Please write out the complete listing that follows, exactly as it reads.

begin Collected material

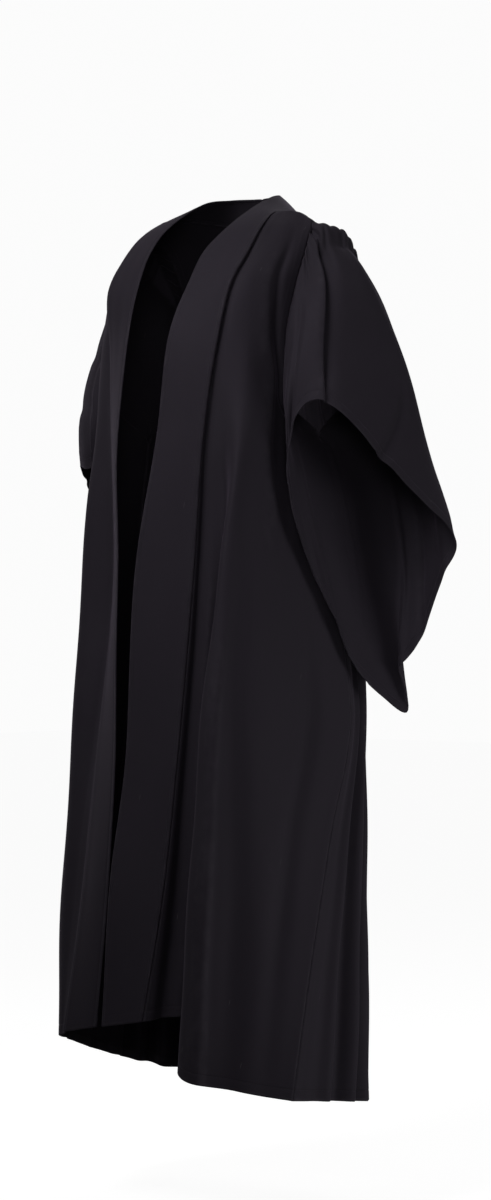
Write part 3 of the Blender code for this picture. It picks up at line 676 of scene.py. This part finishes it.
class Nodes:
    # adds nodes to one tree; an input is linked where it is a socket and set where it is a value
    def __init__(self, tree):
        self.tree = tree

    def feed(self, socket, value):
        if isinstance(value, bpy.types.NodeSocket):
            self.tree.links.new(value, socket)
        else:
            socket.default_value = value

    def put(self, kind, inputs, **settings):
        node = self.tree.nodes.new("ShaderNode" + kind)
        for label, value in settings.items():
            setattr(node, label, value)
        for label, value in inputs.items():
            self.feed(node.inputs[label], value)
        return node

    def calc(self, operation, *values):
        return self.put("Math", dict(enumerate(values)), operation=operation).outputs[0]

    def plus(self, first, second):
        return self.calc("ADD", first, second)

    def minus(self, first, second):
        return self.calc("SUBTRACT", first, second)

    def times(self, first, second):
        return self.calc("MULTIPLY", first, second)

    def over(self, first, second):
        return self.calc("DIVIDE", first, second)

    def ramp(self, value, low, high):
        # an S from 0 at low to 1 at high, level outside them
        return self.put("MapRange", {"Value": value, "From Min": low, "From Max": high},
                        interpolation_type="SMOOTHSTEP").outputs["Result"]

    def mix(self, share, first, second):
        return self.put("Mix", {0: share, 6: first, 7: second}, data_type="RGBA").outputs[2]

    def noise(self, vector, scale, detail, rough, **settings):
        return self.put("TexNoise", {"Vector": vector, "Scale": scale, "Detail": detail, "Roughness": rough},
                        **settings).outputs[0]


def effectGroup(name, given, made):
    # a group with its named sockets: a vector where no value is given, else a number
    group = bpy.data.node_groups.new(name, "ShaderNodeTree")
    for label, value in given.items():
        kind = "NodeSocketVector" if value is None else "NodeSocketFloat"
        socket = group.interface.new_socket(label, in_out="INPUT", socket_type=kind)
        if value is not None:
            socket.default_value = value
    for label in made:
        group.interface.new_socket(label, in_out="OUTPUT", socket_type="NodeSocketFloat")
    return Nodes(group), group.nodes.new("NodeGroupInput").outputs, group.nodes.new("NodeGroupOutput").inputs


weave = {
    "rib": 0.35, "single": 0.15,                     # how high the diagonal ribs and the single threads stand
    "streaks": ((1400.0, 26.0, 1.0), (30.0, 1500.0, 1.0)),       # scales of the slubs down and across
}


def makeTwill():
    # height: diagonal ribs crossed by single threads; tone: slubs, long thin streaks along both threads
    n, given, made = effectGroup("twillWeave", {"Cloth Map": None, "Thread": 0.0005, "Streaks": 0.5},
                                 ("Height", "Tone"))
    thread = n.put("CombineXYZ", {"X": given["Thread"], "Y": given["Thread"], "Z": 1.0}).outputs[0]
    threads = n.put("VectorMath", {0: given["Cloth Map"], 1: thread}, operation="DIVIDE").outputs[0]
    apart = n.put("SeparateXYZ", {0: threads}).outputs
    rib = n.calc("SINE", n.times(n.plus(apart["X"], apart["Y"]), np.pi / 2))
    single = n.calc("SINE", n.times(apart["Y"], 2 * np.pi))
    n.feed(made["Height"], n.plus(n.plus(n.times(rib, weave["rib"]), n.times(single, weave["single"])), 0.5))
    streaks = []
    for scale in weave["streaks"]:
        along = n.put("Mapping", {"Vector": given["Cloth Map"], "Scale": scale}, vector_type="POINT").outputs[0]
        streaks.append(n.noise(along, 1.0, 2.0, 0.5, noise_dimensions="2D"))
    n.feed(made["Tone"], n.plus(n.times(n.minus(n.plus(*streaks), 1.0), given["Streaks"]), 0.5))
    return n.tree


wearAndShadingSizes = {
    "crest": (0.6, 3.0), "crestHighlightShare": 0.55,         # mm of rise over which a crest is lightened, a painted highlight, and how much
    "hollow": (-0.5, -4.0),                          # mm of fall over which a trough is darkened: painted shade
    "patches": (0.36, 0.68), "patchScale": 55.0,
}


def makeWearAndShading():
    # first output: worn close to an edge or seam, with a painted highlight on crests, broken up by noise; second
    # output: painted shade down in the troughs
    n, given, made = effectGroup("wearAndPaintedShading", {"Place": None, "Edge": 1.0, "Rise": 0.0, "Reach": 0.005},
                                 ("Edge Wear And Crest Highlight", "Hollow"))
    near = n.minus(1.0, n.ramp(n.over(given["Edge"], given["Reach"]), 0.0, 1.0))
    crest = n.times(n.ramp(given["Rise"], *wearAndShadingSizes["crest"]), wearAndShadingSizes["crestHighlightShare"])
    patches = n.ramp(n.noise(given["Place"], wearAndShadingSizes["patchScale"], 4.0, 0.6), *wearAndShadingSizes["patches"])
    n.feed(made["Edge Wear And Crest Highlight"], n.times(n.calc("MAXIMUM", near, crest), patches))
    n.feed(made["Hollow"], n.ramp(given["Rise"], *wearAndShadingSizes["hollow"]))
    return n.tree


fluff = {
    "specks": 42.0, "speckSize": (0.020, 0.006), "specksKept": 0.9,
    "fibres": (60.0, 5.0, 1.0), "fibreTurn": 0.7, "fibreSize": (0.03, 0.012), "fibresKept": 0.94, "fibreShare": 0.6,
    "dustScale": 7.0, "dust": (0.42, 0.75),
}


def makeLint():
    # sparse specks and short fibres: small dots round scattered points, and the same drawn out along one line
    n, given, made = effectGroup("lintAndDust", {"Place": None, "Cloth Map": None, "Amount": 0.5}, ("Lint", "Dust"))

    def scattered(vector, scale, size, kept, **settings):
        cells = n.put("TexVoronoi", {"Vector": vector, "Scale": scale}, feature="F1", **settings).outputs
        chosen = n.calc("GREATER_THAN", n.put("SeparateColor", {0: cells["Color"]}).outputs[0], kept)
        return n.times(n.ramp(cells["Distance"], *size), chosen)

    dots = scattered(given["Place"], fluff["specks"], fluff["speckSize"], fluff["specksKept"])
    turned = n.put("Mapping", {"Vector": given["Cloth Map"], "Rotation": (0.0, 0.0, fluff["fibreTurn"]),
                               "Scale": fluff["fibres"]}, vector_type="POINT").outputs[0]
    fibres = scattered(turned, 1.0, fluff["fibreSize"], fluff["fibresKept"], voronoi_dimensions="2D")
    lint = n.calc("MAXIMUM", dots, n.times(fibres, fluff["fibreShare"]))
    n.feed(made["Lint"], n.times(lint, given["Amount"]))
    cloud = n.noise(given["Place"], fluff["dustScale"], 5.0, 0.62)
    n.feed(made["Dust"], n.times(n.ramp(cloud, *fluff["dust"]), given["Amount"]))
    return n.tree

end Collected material

◆ **Task answer**
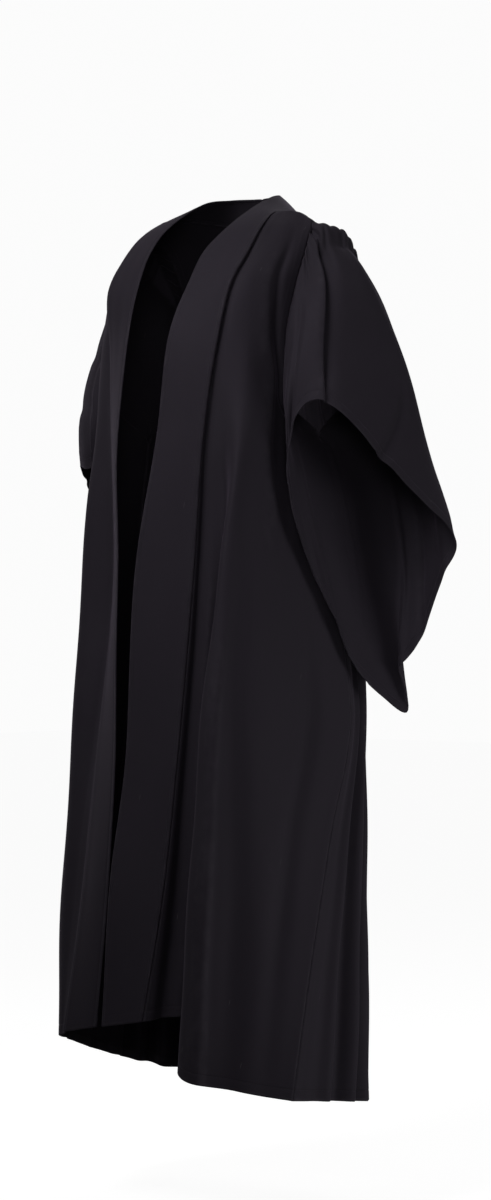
Write part 3 of the Blender code for this picture. It picks up at line 676 of scene.py. This part finishes it.
class Nodes:
    # adds nodes to one tree; an input is linked where it is a socket and set where it is a value
    def __init__(self, tree):
        self.tree = tree

    def feed(self, socket, value):
        if isinstance(value, bpy.types.NodeSocket):
            self.tree.links.new(value, socket)
        else:
            socket.default_value = value

    def put(self, kind, inputs, **settings):
        node = self.tree.nodes.new("ShaderNode" + kind)
        for label, value in settings.items():
            setattr(node, label, value)
        for label, value in inputs.items():
            self.feed(node.inputs[label], value)
        return node

    def calc(self, operation, *values):
        return self.put("Math", dict(enumerate(values)), operation=operation).outputs[0]

    def plus(self, first, second):
        return self.calc("ADD", first, second)

    def minus(self, first, second):
        return self.calc("SUBTRACT", first, second)

    def times(self, first, second):
        return self.calc("MULTIPLY", first, second)

    def over(self, first, second):
        return self.calc("DIVIDE", first, second)

    def ramp(self, value, low, high):
        # an S from 0 at low to 1 at high, level outside them
        return self.put("MapRange", {"Value": value, "From Min": low, "From Max": high},
                        interpolation_type="SMOOTHSTEP").outputs["Result"]

    def mix(self, share, first, second):
        return self.put("Mix", {0: share, 6: first, 7: second}, data_type="RGBA").outputs[2]

    def noise(self, vector, scale, detail, rough, **settings):
        return self.put("TexNoise", {"Vector": vector, "Scale": scale, "Detail": detail, "Roughness": rough},
                        **settings).outputs[0]


def effectGroup(name, given, made):
    # a group with its named sockets: a vector where no value is given, else a number
    group = bpy.data.node_groups.new(name, "ShaderNodeTree")
    for label, value in given.items():
        kind = "NodeSocketVector" if value is None else "NodeSocketFloat"
        socket = group.interface.new_socket(label, in_out="INPUT", socket_type=kind)
        if value is not None:
            socket.default_value = value
    for label in made:
        group.interface.new_socket(label, in_out="OUTPUT", socket_type="NodeSocketFloat")
    return Nodes(group), group.nodes.new("NodeGroupInput").outputs, group.nodes.new("NodeGroupOutput").inputs


weave = {
    "rib": 0.35, "single": 0.15,                     # how high the diagonal ribs and the single threads stand
    "streaks": ((1400.0, 26.0, 1.0), (30.0, 1500.0, 1.0)),       # scales of the slubs down and across
}


def makeTwill():
    # height: diagonal ribs crossed by single threads; tone: slubs, long thin streaks along both threads
    n, given, made = effectGroup("twillWeave", {"Cloth Map": None, "Thread": 0.0005, "Streaks": 0.5},
                                 ("Height", "Tone"))
    thread = n.put("CombineXYZ", {"X": given["Thread"], "Y": given["Thread"], "Z": 1.0}).outputs[0]
    threads = n.put("VectorMath", {0: given["Cloth Map"], 1: thread}, operation="DIVIDE").outputs[0]
    apart = n.put("SeparateXYZ", {0: threads}).outputs
    rib = n.calc("SINE", n.times(n.plus(apart["X"], apart["Y"]), np.pi / 2))
    single = n.calc("SINE", n.times(apart["Y"], 2 * np.pi))
    n.feed(made["Height"], n.plus(n.plus(n.times(rib, weave["rib"]), n.times(single, weave["single"])), 0.5))
    streaks = []
    for scale in weave["streaks"]:
        along = n.put("Mapping", {"Vector": given["Cloth Map"], "Scale": scale}, vector_type="POINT").outputs[0]
        streaks.append(n.noise(along, 1.0, 2.0, 0.5, noise_dimensions="2D"))
    n.feed(made["Tone"], n.plus(n.times(n.minus(n.plus(*streaks), 1.0), given["Streaks"]), 0.5))
    return n.tree


wearAndShadingSizes = {
    "crest": (0.6, 3.0), "crestHighlightShare": 0.55,         # mm of rise over which a crest is lightened, a painted highlight, and how much
    "hollow": (-0.5, -4.0),                          # mm of fall over which a trough is darkened: painted shade
    "patches": (0.36, 0.68), "patchScale": 55.0,
}


def makeWearAndShading():
    # first output: worn close to an edge or seam, with a painted highlight on crests, broken up by noise; second
    # output: painted shade down in the troughs
    n, given, made = effectGroup("wearAndPaintedShading", {"Place": None, "Edge": 1.0, "Rise": 0.0, "Reach": 0.005},
                                 ("Edge Wear And Crest Highlight", "Hollow"))
    near = n.minus(1.0, n.ramp(n.over(given["Edge"], given["Reach"]), 0.0, 1.0))
    crest = n.times(n.ramp(given["Rise"], *wearAndShadingSizes["crest"]), wearAndShadingSizes["crestHighlightShare"])
    patches = n.ramp(n.noise(given["Place"], wearAndShadingSizes["patchScale"], 4.0, 0.6), *wearAndShadingSizes["patches"])
    n.feed(made["Edge Wear And Crest Highlight"], n.times(n.calc("MAXIMUM", near, crest), patches))
    n.feed(made["Hollow"], n.ramp(given["Rise"], *wearAndShadingSizes["hollow"]))
    return n.tree


fluff = {
    "specks": 42.0, "speckSize": (0.020, 0.006), "specksKept": 0.9,
    "fibres": (60.0, 5.0, 1.0), "fibreTurn": 0.7, "fibreSize": (0.03, 0.012), "fibresKept": 0.94, "fibreShare": 0.6,
    "dustScale": 7.0, "dust": (0.42, 0.75),
}


def makeLint():
    # sparse specks and short fibres: small dots round scattered points, and the same drawn out along one line
    n, given, made = effectGroup("lintAndDust", {"Place": None, "Cloth Map": None, "Amount": 0.5}, ("Lint", "Dust"))

    def scattered(vector, scale, size, kept, **settings):
        cells = n.put("TexVoronoi", {"Vector": vector, "Scale": scale}, feature="F1", **settings).outputs
        chosen = n.calc("GREATER_THAN", n.put("SeparateColor", {0: cells["Color"]}).outputs[0], kept)
        return n.times(n.ramp(cells["Distance"], *size), chosen)

    dots = scattered(given["Place"], fluff["specks"], fluff["speckSize"], fluff["specksKept"])
    turned = n.put("Mapping", {"Vector": given["Cloth Map"], "Rotation": (0.0, 0.0, fluff["fibreTurn"]),
                               "Scale": fluff["fibres"]}, vector_type="POINT").outputs[0]
    fibres = scattered(turned, 1.0, fluff["fibreSize"], fluff["fibresKept"], voronoi_dimensions="2D")
    lint = n.calc("MAXIMUM", dots, n.times(fibres, fluff["fibreShare"]))
    n.feed(made["Lint"], n.times(lint, given["Amount"]))
    cloud = n.noise(given["Place"], fluff["dustScale"], 5.0, 0.62)
    n.feed(made["Dust"], n.times(n.ramp(cloud, *fluff["dust"]), given["Amount"]))
    return n.tree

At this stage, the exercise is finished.